Most of the cut flowers sold in this country, then and now, are imported. Improved shipping technology has made quality less of an issue than it was when he first started, Waymire said, but there are still opportunities for marketing fresh cut flowers.

“We were immediately successful,” Waymire said, “but the flowers we grow have changed a lot since we first started.”

He expected Dutch lilies to be the main focus of the business, but said that he didn’t know enough then to be able to produce them profitably. Their first main product became snapdragons.

Expanded varieties.

He has moved from flower to flower and is now specializing in lilies.

This year he planted 450,000 lily bulbs. He also grows iris, tulips, and daffodils. Last year he planted 37 percent of his production to alestromeria, and he is beginning to experiment with the bright red gerbera daisies of South Africa.

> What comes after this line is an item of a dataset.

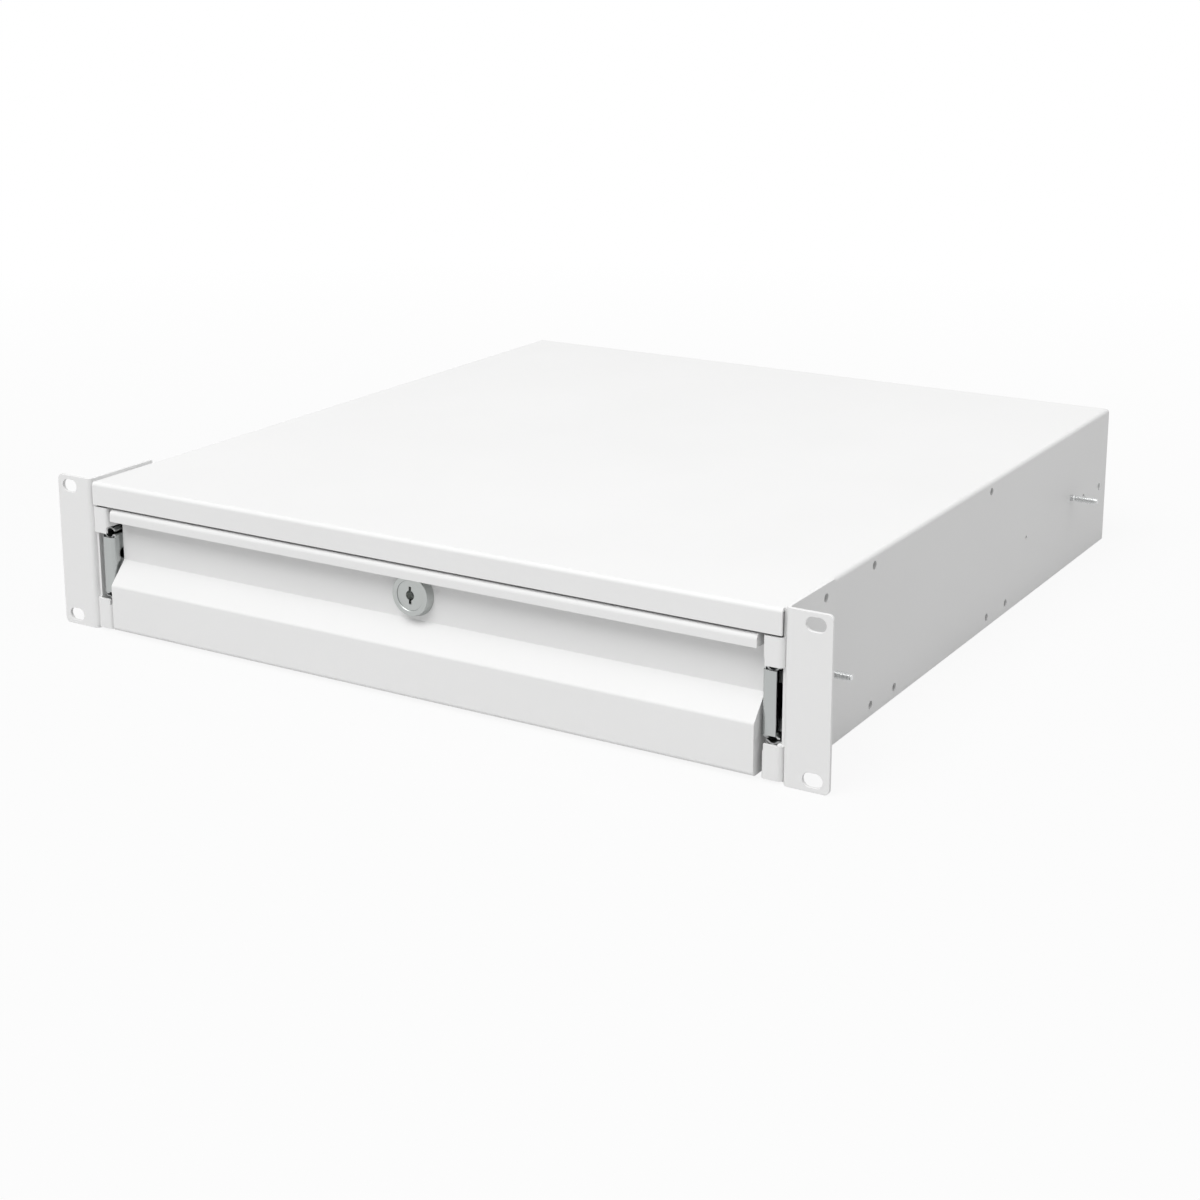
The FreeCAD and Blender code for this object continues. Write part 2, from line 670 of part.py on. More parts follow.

Waymire said there is still a lot of room in the cut flower business for those who want to bring it into their farming operation. He still farms 900 acres with his son, who is also now manager of the flower business.

Although Waymire sells his flowers only to wholesalers to be resold to florist shops, he sees new and expanding opportunities in the retail trade.

Flowers cut, shipped, and put on sale the same day, Waymire said, are still fresher and brighter and bloom out faster than flowers shipped in from abroad.

Need new way.

“Florist shops are having a hard time these days because they are concentrating too much on selling designer bouquets,” Waymire said.

In Europe, he said, there is a huge trade in barrel flowers, both in shops and on the streets.

This summer he wants to take some of his less-than-perfect stems into a barrel operation in Springfield. The historical society there is restoring an old market building, and it will include a farmers’ market when it opens this summer.